:: Working data
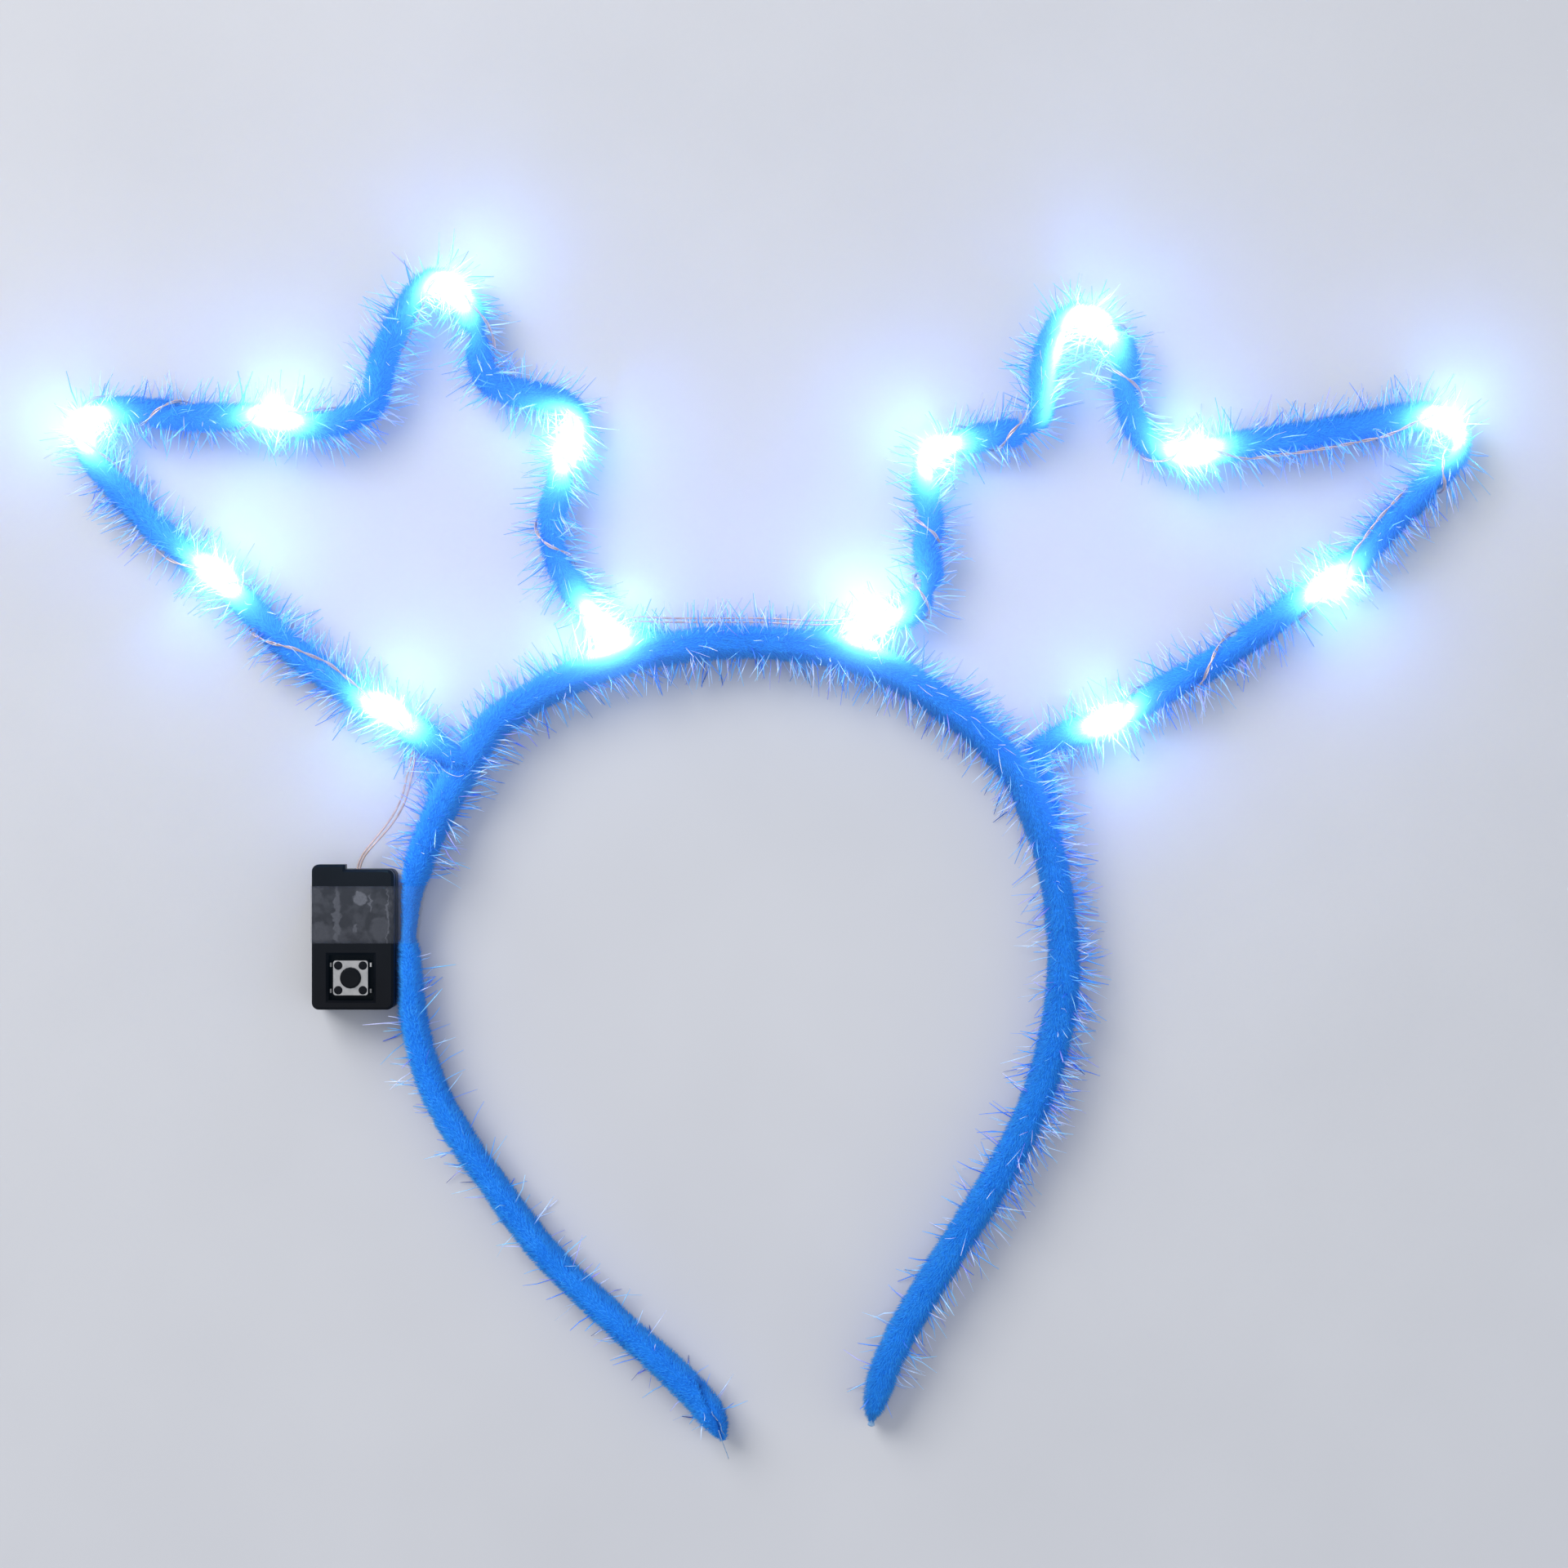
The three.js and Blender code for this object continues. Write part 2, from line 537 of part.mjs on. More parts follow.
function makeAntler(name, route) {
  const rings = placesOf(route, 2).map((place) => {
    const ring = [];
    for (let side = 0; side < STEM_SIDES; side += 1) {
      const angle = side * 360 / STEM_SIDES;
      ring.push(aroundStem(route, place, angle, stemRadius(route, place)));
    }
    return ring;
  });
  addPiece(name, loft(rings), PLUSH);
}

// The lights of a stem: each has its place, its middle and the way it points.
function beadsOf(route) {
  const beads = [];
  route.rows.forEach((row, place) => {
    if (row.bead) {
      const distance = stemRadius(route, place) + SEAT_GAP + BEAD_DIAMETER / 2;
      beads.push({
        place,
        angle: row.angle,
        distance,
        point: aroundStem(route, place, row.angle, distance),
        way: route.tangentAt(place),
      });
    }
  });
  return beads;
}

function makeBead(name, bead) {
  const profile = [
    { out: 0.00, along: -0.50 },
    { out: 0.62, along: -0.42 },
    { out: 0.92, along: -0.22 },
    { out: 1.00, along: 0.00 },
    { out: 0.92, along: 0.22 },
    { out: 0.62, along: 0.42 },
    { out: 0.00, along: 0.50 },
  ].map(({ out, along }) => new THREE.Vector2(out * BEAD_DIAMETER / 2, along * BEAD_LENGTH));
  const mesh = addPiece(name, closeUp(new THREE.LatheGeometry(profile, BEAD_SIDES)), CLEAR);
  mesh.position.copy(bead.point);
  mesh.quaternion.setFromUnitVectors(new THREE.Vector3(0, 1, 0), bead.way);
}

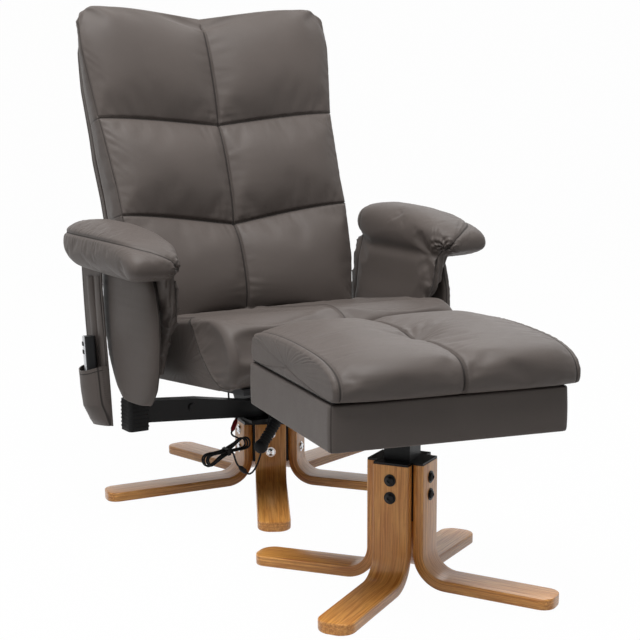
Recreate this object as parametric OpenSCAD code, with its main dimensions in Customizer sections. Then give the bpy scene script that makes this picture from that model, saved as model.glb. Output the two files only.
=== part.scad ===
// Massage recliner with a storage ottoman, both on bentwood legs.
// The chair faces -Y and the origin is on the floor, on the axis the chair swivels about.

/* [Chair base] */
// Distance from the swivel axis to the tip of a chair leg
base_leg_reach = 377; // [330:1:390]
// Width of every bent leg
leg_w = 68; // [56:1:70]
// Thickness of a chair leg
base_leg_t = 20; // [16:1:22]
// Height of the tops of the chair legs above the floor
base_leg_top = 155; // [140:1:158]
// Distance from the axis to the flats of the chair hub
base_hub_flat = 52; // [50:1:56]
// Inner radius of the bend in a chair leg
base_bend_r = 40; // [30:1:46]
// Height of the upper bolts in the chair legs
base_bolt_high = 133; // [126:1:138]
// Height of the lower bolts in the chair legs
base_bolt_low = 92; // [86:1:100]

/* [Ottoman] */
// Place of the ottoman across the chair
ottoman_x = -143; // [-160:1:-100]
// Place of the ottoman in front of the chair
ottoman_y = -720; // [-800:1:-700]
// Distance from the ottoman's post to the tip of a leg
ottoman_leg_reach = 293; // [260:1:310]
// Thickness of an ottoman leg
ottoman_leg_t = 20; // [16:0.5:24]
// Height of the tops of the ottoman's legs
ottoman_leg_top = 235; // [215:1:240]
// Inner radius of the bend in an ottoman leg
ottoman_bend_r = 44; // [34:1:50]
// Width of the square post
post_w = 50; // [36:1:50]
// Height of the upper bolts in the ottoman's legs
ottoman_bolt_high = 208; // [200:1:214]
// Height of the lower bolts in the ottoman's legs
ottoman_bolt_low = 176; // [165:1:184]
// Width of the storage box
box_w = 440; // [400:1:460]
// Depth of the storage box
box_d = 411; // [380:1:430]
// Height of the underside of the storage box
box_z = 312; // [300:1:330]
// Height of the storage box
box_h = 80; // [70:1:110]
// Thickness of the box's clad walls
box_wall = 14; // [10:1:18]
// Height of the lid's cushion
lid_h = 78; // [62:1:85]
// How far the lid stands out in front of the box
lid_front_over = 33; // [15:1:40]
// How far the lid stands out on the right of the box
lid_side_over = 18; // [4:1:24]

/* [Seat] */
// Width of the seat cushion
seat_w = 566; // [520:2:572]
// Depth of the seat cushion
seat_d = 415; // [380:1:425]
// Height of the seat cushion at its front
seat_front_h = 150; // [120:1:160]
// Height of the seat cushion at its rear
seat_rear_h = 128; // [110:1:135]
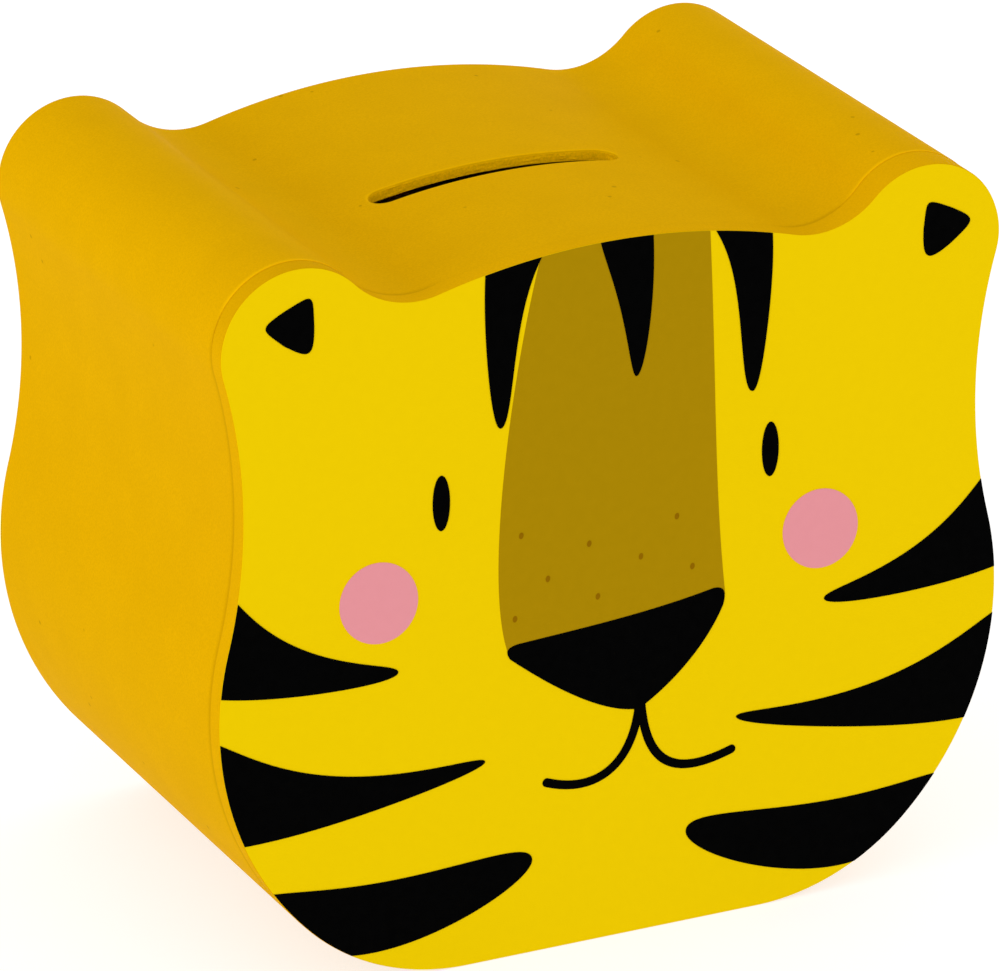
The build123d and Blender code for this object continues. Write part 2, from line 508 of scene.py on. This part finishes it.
::::
Task description - Read the entries above, then pull out the lines that include "Write".

Response for this exercise -
The three.js and Blender code for this object continues. Write part 2, from line 537 of part.mjs on. More parts follow.
The build123d and Blender code for this object continues. Write part 2, from line 508 of scene.py on. This part finishes it.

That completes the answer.